# [Problem description]
Reproduce each line of the material precisely.

- - - - -

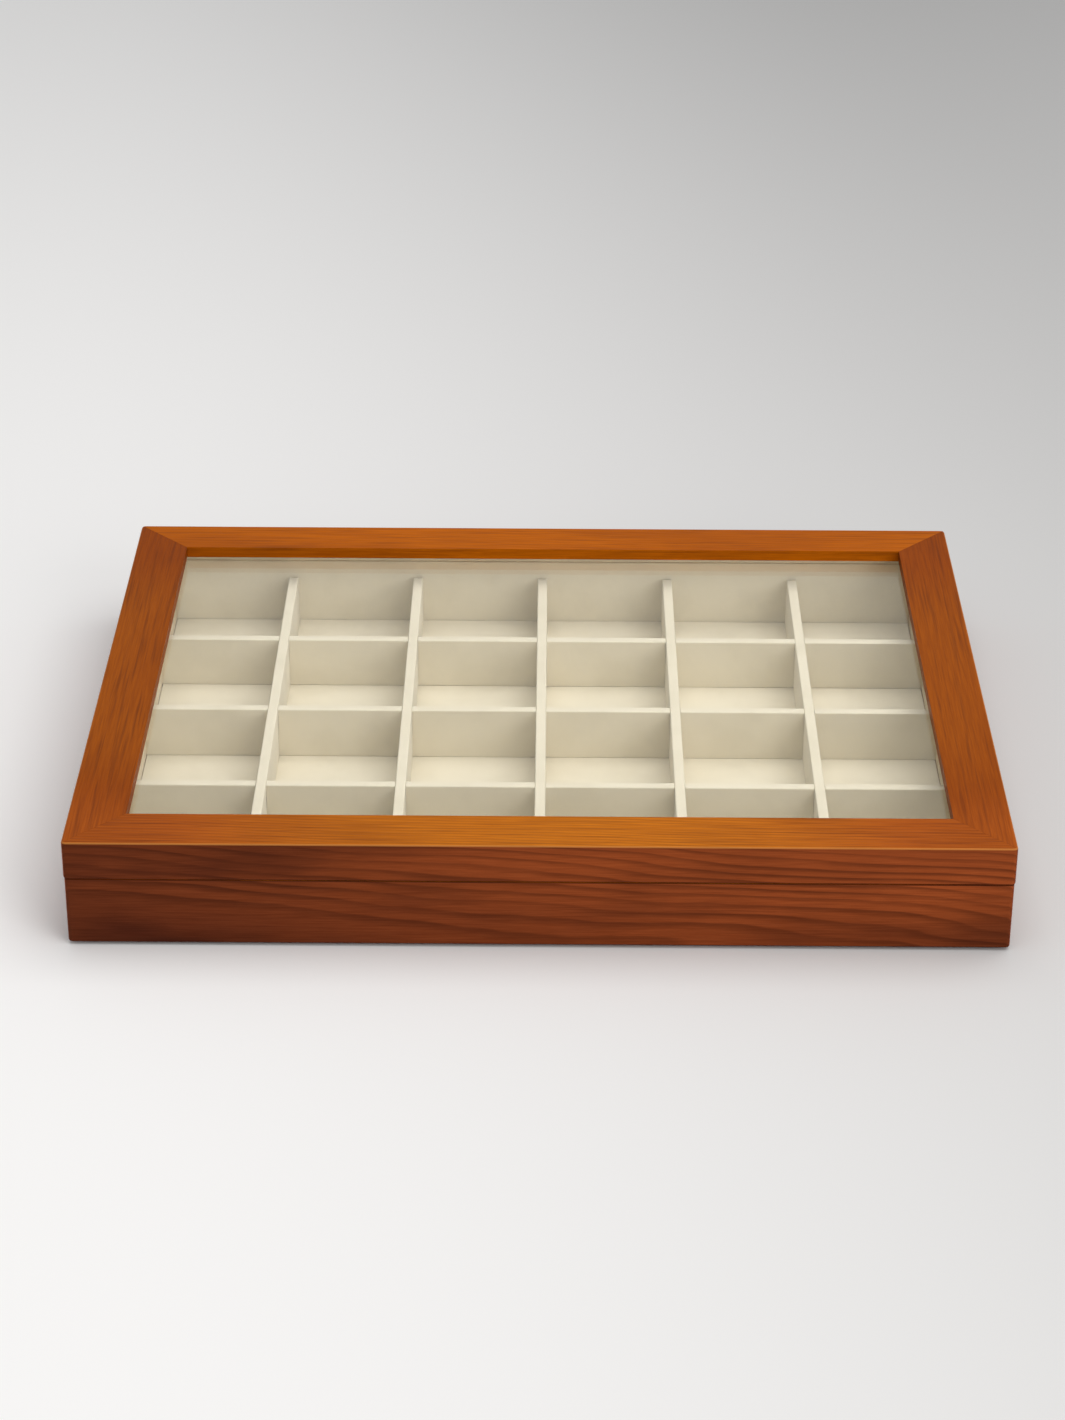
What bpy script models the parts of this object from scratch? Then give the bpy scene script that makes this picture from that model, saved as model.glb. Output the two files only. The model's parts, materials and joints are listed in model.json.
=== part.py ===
"""Glazed coin display case, at rest with its lid shut.

A mitred hardwood box stands on a felt sheet. Inside it, fabric-covered liners stand round a floor pad and
house the ends of eight half-lapped dividers, which make twenty-four compartments. The lid is a mitred,
rebated frame with a glass pane held by four beads, and it turns on two brass stop hinges at the back.

Run it with: blender --background --python part.py
Metres, +Z up, +Y towards the hinges. The origin is the middle of the felt sheet's underside.
"""

import math

import bmesh
import bpy
from mathutils import Matrix, Vector

# Overall sizes
CASE_WIDTH = 0.388
CASE_DEPTH = 0.302
BASE_HEIGHT = 0.030
LID_HEIGHT = 0.017
SEAM_GAP = 0.0005

# Clearances
FIT_GAP = 0.0003
HARDWARE_GAP = 0.0001
PIN_CLEARANCE = 0.00008

# Carcass of the base
LID_OVERHANG = 0.0003
BASE_WALL = 0.013
PANEL_THICKNESS = 0.0024
PANEL_SEAT = 0.006
FELT_THICKNESS = 0.001
FELT_INSET = 0.004

# Lid frame and glazing
LINER_CLEARANCE = 0.0011
FRAME_WIDTH = 0.024
LIP_THICKNESS = 0.0052
GLASS_THICKNESS = 0.003
GLASS_EDGE_GAP = 0.0007
GLASS_ARRIS = 0.0003
BEAD_HEIGHT = 0.003
BEAD_WIDTH = 0.0044

# Rounding of the outside
CORNER_RADIUS = 0.0020
TOP_EDGE_RADIUS = 0.0009
SEAM_EDGE_RADIUS = 0.0004
FOOT_EDGE_RADIUS = 0.0008
CORNER_STEPS = 6
EDGE_STEPS = 3
SANDING_MARGIN = 0.001
WELD = 0.000001

# Lining and dividers
LINER_THICKNESS = 0.003
LINER_HEADROOM = 0.0005
FLOOR_THICKNESS = 0.0015
COLUMNS = 6
ROWS = 4
DIVIDER_THICKNESS = 0.0045
DIVIDER_BELOW_RIM = 0.0025
DIVIDER_EDGE_RADIUS = 0.0009
GROOVE_DEPTH = 0.001
GROOVE_ABOVE_DIVIDER = 0.0015

# Loose tongues in the mitres
KEY_THICKNESS = 0.002
KEY_WIDTH = 0.008
KEY_COVER = 0.003

# Stop hinges
HINGE_LENGTH = 0.038
HINGE_INSET = 0.075
KNUCKLE_RADIUS = 0.002
KNUCKLES = 5
PIN_RADIUS = 0.001
LEAF_THICKNESS = 0.001
LEAF_REACH = 0.0118
STOP_REACH = 0.0048
STOP_ANGLE = math.radians(95)
STOP_HANG = math.radians(45)

# Hinge screws
SCREW_SPACING = 0.024
SCREW_LENGTH = 0.008
SCREW_HEAD_RADIUS = 0.0021
SCREW_HEAD_DEPTH = 0.001
SCREW_SHANK_RADIUS = 0.0009
SCREW_TIP = 0.0025
SCREW_SLOT_WIDTH = 0.0005
SCREW_SLOT_DEPTH = 0.0004
SCREW_SUNK = 0.00005

# Places that follow from the sizes
BASE_WIDTH = CASE_WIDTH - 2 * LID_OVERHANG
BASE_DEPTH = CASE_DEPTH - 2 * LID_OVERHANG
BASE_BOTTOM = FELT_THICKNESS + FIT_GAP
BASE_RIM = BASE_BOTTOM + BASE_HEIGHT
LID_BOTTOM = BASE_RIM + SEAM_GAP
LID_TOP = LID_BOTTOM + LID_HEIGHT
PANEL_TOP = BASE_BOTTOM + PANEL_THICKNESS
LINING_BOTTOM = PANEL_TOP + FIT_GAP
FLOOR_TOP = LINING_BOTTOM + FLOOR_THICKNESS
DIVIDER_BOTTOM = FLOOR_TOP + FIT_GAP
DIVIDER_TOP = BASE_RIM - DIVIDER_BELOW_RIM
GLASS_TOP = LID_TOP - LIP_THICKNESS - FIT_GAP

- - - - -

# [Exercise output]
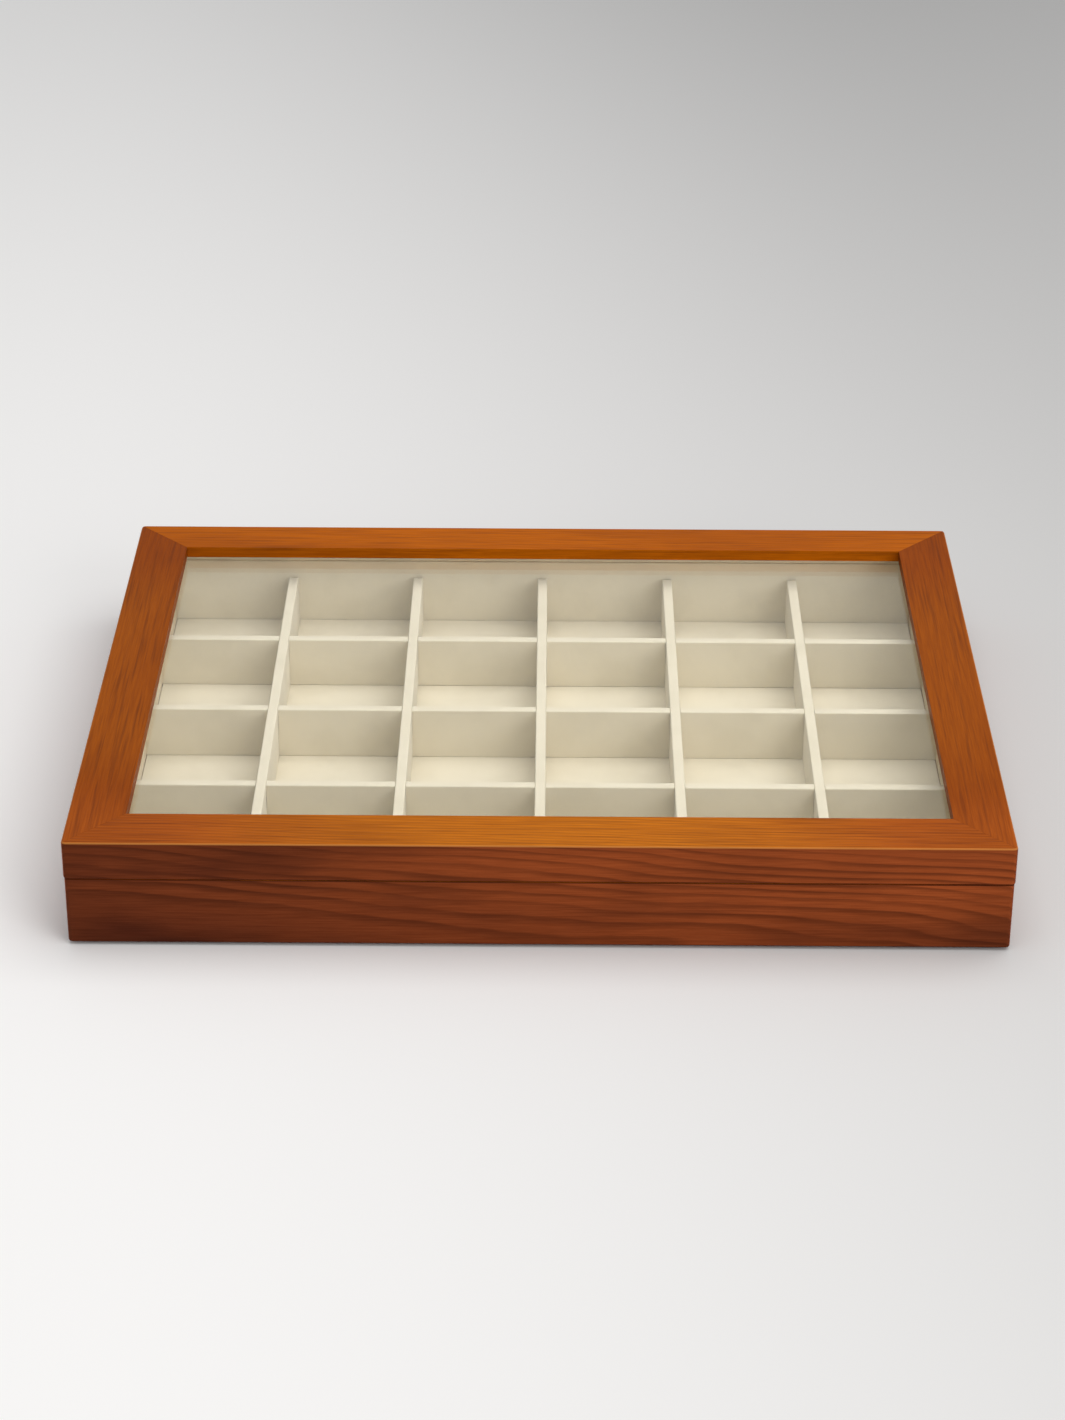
What bpy script models the parts of this object from scratch? Then give the bpy scene script that makes this picture from that model, saved as model.glb. Output the two files only. The model's parts, materials and joints are listed in model.json.
=== part.py ===
"""Glazed coin display case, at rest with its lid shut.

A mitred hardwood box stands on a felt sheet. Inside it, fabric-covered liners stand round a floor pad and
house the ends of eight half-lapped dividers, which make twenty-four compartments. The lid is a mitred,
rebated frame with a glass pane held by four beads, and it turns on two brass stop hinges at the back.

Run it with: blender --background --python part.py
Metres, +Z up, +Y towards the hinges. The origin is the middle of the felt sheet's underside.
"""

import math

import bmesh
import bpy
from mathutils import Matrix, Vector

# Overall sizes
CASE_WIDTH = 0.388
CASE_DEPTH = 0.302
BASE_HEIGHT = 0.030
LID_HEIGHT = 0.017
SEAM_GAP = 0.0005

# Clearances
FIT_GAP = 0.0003
HARDWARE_GAP = 0.0001
PIN_CLEARANCE = 0.00008

# Carcass of the base
LID_OVERHANG = 0.0003
BASE_WALL = 0.013
PANEL_THICKNESS = 0.0024
PANEL_SEAT = 0.006
FELT_THICKNESS = 0.001
FELT_INSET = 0.004

# Lid frame and glazing
LINER_CLEARANCE = 0.0011
FRAME_WIDTH = 0.024
LIP_THICKNESS = 0.0052
GLASS_THICKNESS = 0.003
GLASS_EDGE_GAP = 0.0007
GLASS_ARRIS = 0.0003
BEAD_HEIGHT = 0.003
BEAD_WIDTH = 0.0044

# Rounding of the outside
CORNER_RADIUS = 0.0020
TOP_EDGE_RADIUS = 0.0009
SEAM_EDGE_RADIUS = 0.0004
FOOT_EDGE_RADIUS = 0.0008
CORNER_STEPS = 6
EDGE_STEPS = 3
SANDING_MARGIN = 0.001
WELD = 0.000001

# Lining and dividers
LINER_THICKNESS = 0.003
LINER_HEADROOM = 0.0005
FLOOR_THICKNESS = 0.0015
COLUMNS = 6
ROWS = 4
DIVIDER_THICKNESS = 0.0045
DIVIDER_BELOW_RIM = 0.0025
DIVIDER_EDGE_RADIUS = 0.0009
GROOVE_DEPTH = 0.001
GROOVE_ABOVE_DIVIDER = 0.0015

# Loose tongues in the mitres
KEY_THICKNESS = 0.002
KEY_WIDTH = 0.008
KEY_COVER = 0.003

# Stop hinges
HINGE_LENGTH = 0.038
HINGE_INSET = 0.075
KNUCKLE_RADIUS = 0.002
KNUCKLES = 5
PIN_RADIUS = 0.001
LEAF_THICKNESS = 0.001
LEAF_REACH = 0.0118
STOP_REACH = 0.0048
STOP_ANGLE = math.radians(95)
STOP_HANG = math.radians(45)

# Hinge screws
SCREW_SPACING = 0.024
SCREW_LENGTH = 0.008
SCREW_HEAD_RADIUS = 0.0021
SCREW_HEAD_DEPTH = 0.001
SCREW_SHANK_RADIUS = 0.0009
SCREW_TIP = 0.0025
SCREW_SLOT_WIDTH = 0.0005
SCREW_SLOT_DEPTH = 0.0004
SCREW_SUNK = 0.00005

# Places that follow from the sizes
BASE_WIDTH = CASE_WIDTH - 2 * LID_OVERHANG
BASE_DEPTH = CASE_DEPTH - 2 * LID_OVERHANG
BASE_BOTTOM = FELT_THICKNESS + FIT_GAP
BASE_RIM = BASE_BOTTOM + BASE_HEIGHT
LID_BOTTOM = BASE_RIM + SEAM_GAP
LID_TOP = LID_BOTTOM + LID_HEIGHT
PANEL_TOP = BASE_BOTTOM + PANEL_THICKNESS
LINING_BOTTOM = PANEL_TOP + FIT_GAP
FLOOR_TOP = LINING_BOTTOM + FLOOR_THICKNESS
DIVIDER_BOTTOM = FLOOR_TOP + FIT_GAP
DIVIDER_TOP = BASE_RIM - DIVIDER_BELOW_RIM
GLASS_TOP = LID_TOP - LIP_THICKNESS - FIT_GAP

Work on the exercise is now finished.